## Requirements
Output the material below in full, exactly as it is.

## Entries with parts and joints
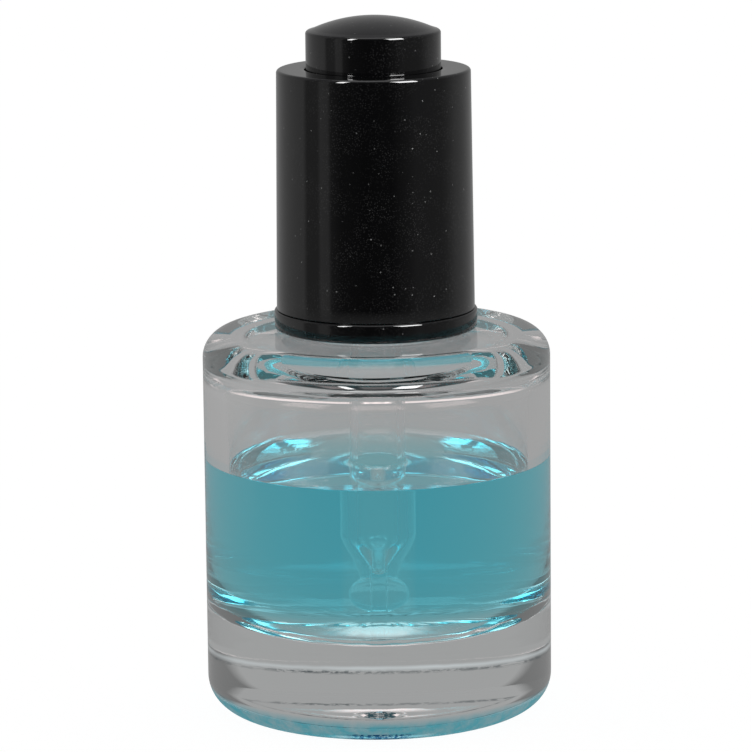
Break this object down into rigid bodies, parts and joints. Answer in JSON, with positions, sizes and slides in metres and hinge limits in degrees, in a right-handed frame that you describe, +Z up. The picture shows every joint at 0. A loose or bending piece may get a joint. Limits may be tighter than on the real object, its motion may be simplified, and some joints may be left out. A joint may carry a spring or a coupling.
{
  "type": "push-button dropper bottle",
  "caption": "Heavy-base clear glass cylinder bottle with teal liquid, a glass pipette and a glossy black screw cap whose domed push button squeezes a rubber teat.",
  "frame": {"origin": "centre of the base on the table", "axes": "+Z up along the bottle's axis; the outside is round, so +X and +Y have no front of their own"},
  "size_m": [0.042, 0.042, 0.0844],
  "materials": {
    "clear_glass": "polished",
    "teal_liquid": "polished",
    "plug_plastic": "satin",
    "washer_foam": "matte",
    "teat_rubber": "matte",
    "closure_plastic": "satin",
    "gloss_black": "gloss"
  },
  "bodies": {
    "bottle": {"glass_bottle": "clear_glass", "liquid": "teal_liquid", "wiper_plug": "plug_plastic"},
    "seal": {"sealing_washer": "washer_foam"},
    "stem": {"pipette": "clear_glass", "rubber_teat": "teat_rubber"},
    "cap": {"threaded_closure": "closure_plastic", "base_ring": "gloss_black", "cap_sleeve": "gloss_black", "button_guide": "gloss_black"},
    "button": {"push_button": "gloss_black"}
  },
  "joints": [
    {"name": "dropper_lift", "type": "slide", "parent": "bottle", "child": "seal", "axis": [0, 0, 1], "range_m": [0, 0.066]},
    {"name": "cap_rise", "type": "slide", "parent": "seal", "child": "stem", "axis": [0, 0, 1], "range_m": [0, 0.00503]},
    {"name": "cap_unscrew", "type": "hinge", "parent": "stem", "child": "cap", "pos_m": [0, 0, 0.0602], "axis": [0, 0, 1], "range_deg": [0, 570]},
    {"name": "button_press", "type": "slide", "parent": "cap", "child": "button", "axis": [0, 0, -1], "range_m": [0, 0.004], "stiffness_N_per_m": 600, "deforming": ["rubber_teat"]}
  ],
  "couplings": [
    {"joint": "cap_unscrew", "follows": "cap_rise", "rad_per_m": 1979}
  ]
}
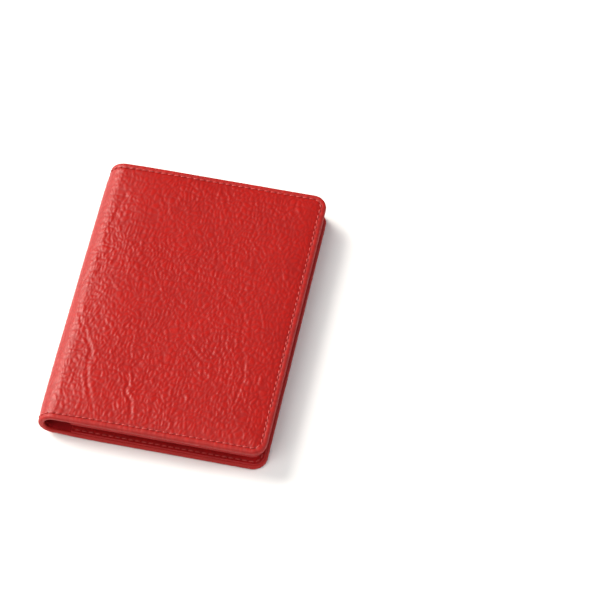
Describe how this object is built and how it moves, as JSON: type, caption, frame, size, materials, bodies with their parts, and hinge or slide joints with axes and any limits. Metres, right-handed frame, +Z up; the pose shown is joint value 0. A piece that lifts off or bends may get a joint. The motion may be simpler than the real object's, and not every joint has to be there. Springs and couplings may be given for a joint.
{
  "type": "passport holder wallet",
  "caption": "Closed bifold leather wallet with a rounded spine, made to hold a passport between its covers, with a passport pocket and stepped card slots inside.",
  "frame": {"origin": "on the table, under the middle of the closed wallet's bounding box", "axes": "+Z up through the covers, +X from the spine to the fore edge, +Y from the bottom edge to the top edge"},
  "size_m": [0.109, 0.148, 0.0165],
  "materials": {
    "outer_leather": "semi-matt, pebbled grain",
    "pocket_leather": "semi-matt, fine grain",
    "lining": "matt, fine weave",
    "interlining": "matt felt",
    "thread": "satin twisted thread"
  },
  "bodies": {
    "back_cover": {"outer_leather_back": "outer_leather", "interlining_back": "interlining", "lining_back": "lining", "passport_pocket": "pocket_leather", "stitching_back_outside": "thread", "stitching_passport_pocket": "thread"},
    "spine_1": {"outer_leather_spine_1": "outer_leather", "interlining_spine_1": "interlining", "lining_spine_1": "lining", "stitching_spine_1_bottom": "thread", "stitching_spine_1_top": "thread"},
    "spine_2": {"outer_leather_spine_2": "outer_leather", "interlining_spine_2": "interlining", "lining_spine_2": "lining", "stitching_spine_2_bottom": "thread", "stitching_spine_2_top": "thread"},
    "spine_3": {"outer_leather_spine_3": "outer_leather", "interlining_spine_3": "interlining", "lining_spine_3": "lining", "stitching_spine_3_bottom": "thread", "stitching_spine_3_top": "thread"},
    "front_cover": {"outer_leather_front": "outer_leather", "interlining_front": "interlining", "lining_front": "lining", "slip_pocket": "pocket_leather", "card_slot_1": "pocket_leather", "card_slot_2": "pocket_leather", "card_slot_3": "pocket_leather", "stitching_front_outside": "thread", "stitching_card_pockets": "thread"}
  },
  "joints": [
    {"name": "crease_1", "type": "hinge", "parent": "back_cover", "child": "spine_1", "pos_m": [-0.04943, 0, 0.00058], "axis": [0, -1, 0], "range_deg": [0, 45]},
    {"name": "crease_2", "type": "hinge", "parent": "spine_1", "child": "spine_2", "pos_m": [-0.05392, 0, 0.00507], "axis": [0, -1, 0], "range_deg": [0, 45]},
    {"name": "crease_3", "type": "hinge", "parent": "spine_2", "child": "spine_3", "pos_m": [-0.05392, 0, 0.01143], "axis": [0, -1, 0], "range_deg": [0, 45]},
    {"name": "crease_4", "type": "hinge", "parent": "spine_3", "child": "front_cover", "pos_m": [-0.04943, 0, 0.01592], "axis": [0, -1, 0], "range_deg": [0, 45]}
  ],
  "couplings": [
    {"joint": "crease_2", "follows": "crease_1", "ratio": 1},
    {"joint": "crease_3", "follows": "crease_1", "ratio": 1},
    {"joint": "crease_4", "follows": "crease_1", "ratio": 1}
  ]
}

## Answer to the exercise
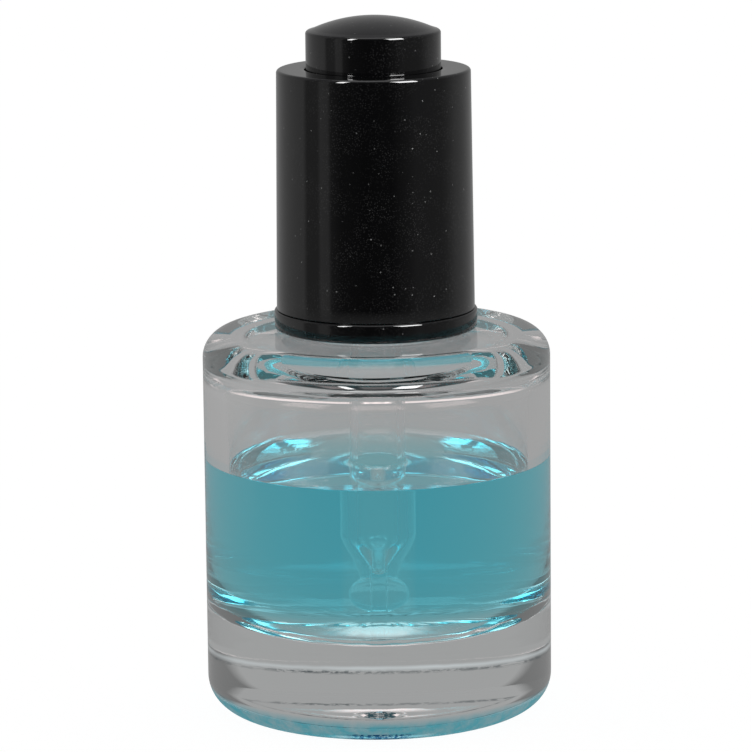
Break this object down into rigid bodies, parts and joints. Answer in JSON, with positions, sizes and slides in metres and hinge limits in degrees, in a right-handed frame that you describe, +Z up. The picture shows every joint at 0. A loose or bending piece may get a joint. Limits may be tighter than on the real object, its motion may be simplified, and some joints may be left out. A joint may carry a spring or a coupling.
{
  "type": "push-button dropper bottle",
  "caption": "Heavy-base clear glass cylinder bottle with teal liquid, a glass pipette and a glossy black screw cap whose domed push button squeezes a rubber teat.",
  "frame": {"origin": "centre of the base on the table", "axes": "+Z up along the bottle's axis; the outside is round, so +X and +Y have no front of their own"},
  "size_m": [0.042, 0.042, 0.0844],
  "materials": {
    "clear_glass": "polished",
    "teal_liquid": "polished",
    "plug_plastic": "satin",
    "washer_foam": "matte",
    "teat_rubber": "matte",
    "closure_plastic": "satin",
    "gloss_black": "gloss"
  },
  "bodies": {
    "bottle": {"glass_bottle": "clear_glass", "liquid": "teal_liquid", "wiper_plug": "plug_plastic"},
    "seal": {"sealing_washer": "washer_foam"},
    "stem": {"pipette": "clear_glass", "rubber_teat": "teat_rubber"},
    "cap": {"threaded_closure": "closure_plastic", "base_ring": "gloss_black", "cap_sleeve": "gloss_black", "button_guide": "gloss_black"},
    "button": {"push_button": "gloss_black"}
  },
  "joints": [
    {"name": "dropper_lift", "type": "slide", "parent": "bottle", "child": "seal", "axis": [0, 0, 1], "range_m": [0, 0.066]},
    {"name": "cap_rise", "type": "slide", "parent": "seal", "child": "stem", "axis": [0, 0, 1], "range_m": [0, 0.00503]},
    {"name": "cap_unscrew", "type": "hinge", "parent": "stem", "child": "cap", "pos_m": [0, 0, 0.0602], "axis": [0, 0, 1], "range_deg": [0, 570]},
    {"name": "button_press", "type": "slide", "parent": "cap", "child": "button", "axis": [0, 0, -1], "range_m": [0, 0.004], "stiffness_N_per_m": 600, "deforming": ["rubber_teat"]}
  ],
  "couplings": [
    {"joint": "cap_unscrew", "follows": "cap_rise", "rad_per_m": 1979}
  ]
}
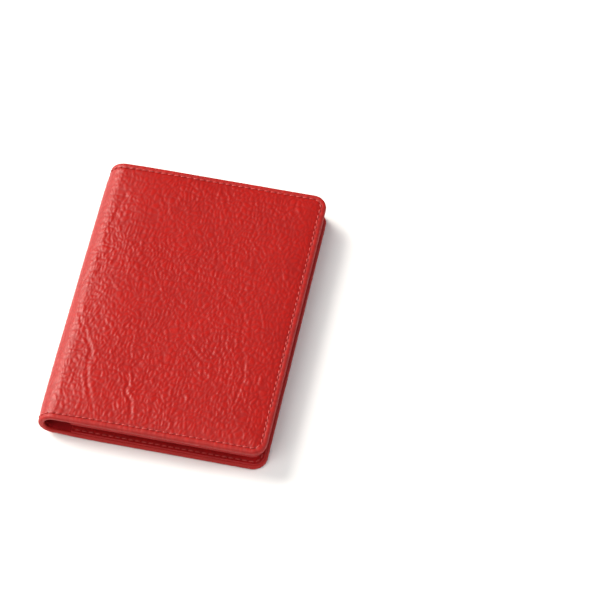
Describe how this object is built and how it moves, as JSON: type, caption, frame, size, materials, bodies with their parts, and hinge or slide joints with axes and any limits. Metres, right-handed frame, +Z up; the pose shown is joint value 0. A piece that lifts off or bends may get a joint. The motion may be simpler than the real object's, and not every joint has to be there. Springs and couplings may be given for a joint.
{
  "type": "passport holder wallet",
  "caption": "Closed bifold leather wallet with a rounded spine, made to hold a passport between its covers, with a passport pocket and stepped card slots inside.",
  "frame": {"origin": "on the table, under the middle of the closed wallet's bounding box", "axes": "+Z up through the covers, +X from the spine to the fore edge, +Y from the bottom edge to the top edge"},
  "size_m": [0.109, 0.148, 0.0165],
  "materials": {
    "outer_leather": "semi-matt, pebbled grain",
    "pocket_leather": "semi-matt, fine grain",
    "lining": "matt, fine weave",
    "interlining": "matt felt",
    "thread": "satin twisted thread"
  },
  "bodies": {
    "back_cover": {"outer_leather_back": "outer_leather", "interlining_back": "interlining", "lining_back": "lining", "passport_pocket": "pocket_leather", "stitching_back_outside": "thread", "stitching_passport_pocket": "thread"},
    "spine_1": {"outer_leather_spine_1": "outer_leather", "interlining_spine_1": "interlining", "lining_spine_1": "lining", "stitching_spine_1_bottom": "thread", "stitching_spine_1_top": "thread"},
    "spine_2": {"outer_leather_spine_2": "outer_leather", "interlining_spine_2": "interlining", "lining_spine_2": "lining", "stitching_spine_2_bottom": "thread", "stitching_spine_2_top": "thread"},
    "spine_3": {"outer_leather_spine_3": "outer_leather", "interlining_spine_3": "interlining", "lining_spine_3": "lining", "stitching_spine_3_bottom": "thread", "stitching_spine_3_top": "thread"},
    "front_cover": {"outer_leather_front": "outer_leather", "interlining_front": "interlining", "lining_front": "lining", "slip_pocket": "pocket_leather", "card_slot_1": "pocket_leather", "card_slot_2": "pocket_leather", "card_slot_3": "pocket_leather", "stitching_front_outside": "thread", "stitching_card_pockets": "thread"}
  },
  "joints": [
    {"name": "crease_1", "type": "hinge", "parent": "back_cover", "child": "spine_1", "pos_m": [-0.04943, 0, 0.00058], "axis": [0, -1, 0], "range_deg": [0, 45]},
    {"name": "crease_2", "type": "hinge", "parent": "spine_1", "child": "spine_2", "pos_m": [-0.05392, 0, 0.00507], "axis": [0, -1, 0], "range_deg": [0, 45]},
    {"name": "crease_3", "type": "hinge", "parent": "spine_2", "child": "spine_3", "pos_m": [-0.05392, 0, 0.01143], "axis": [0, -1, 0], "range_deg": [0, 45]},
    {"name": "crease_4", "type": "hinge", "parent": "spine_3", "child": "front_cover", "pos_m": [-0.04943, 0, 0.01592], "axis": [0, -1, 0], "range_deg": [0, 45]}
  ],
  "couplings": [
    {"joint": "crease_2", "follows": "crease_1", "ratio": 1},
    {"joint": "crease_3", "follows": "crease_1", "ratio": 1},
    {"joint": "crease_4", "follows": "crease_1", "ratio": 1}
  ]
}